NEC Foundation of America has awarded grants to five organizations “that advance the independence and full participation in society of people with disabilities through the use of innovative technology.”
The five organizations to win grants:
• Brave Kids, Ponte Vedra, Fla. — A $28,150 award to expand a bilingual Web site that disseminates assistive technology information to families and health-care providers.
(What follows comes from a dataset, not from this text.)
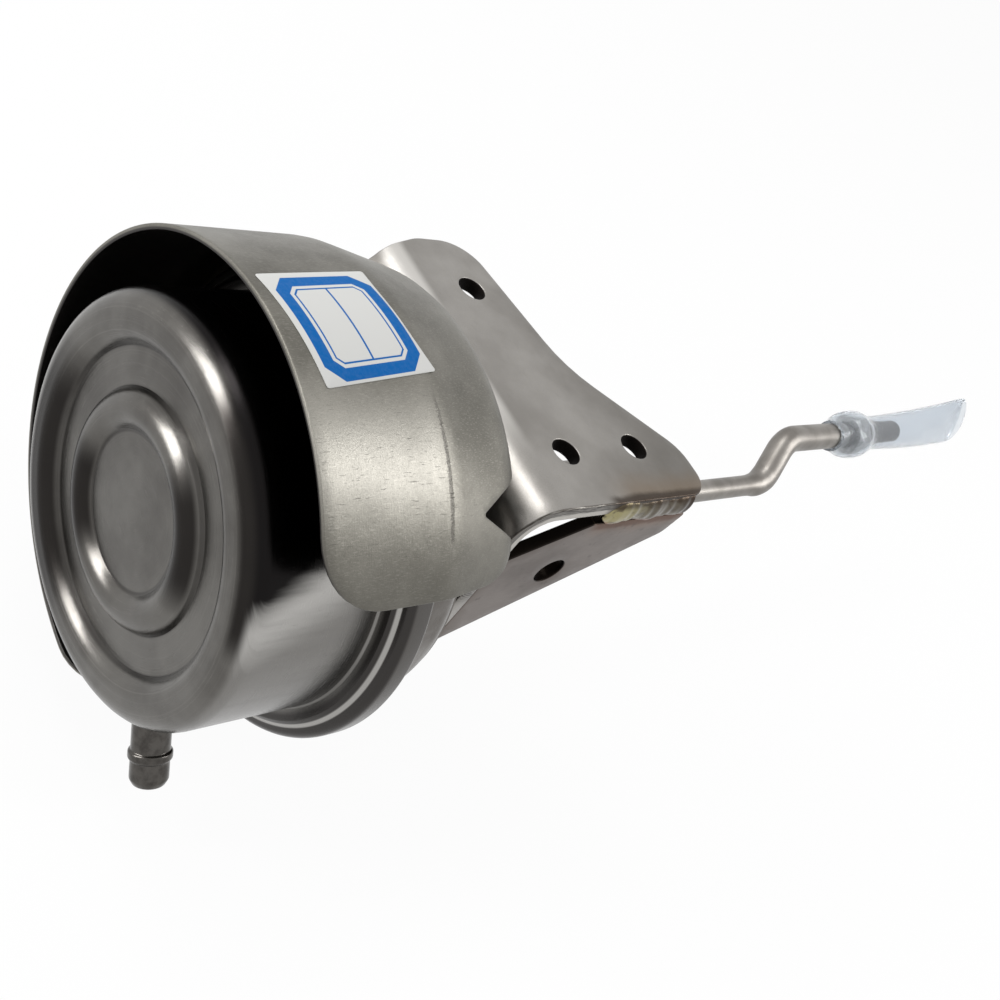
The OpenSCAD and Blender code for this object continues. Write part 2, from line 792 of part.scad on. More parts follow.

Brave Kids was created in 1999 by Kristen Fitzgerald, a mom who lost two of her children to catastrophic illness: www.bravekids.org.
• Center for Applied Special Technology (CAST), Wakefield, Mass. — $60,000 to publish and disseminate a Web-based tool that helps students with disabilities to write formal science research reports: www.cast.org.
• New Jersey Institute of Technology, Newark, N.J. — $32,000 to help nationally disseminate Hands-Up therapeutic video game software for children with severe sensory-motor disabilities: http://rerc.njit.edu/research.html
• Purdue University, West Lafayette, Ind. — The $50,000 grant will support a Nationwide Assistive Technology Awareness & Education Program for Rural Youth, targeting agricultural teachers of high-school students in rural areas: www.breakingnewground.info.
• The College of William & Mary, Williamsburg, Va. — $60,000 to support the Accessible Courts Initiative, which encourages and enables courts to adopt assistive technology so people with disabilities can more fully participate in the judicial system, whether as judges, witnesses or jurors: www.accessiblecourts.net.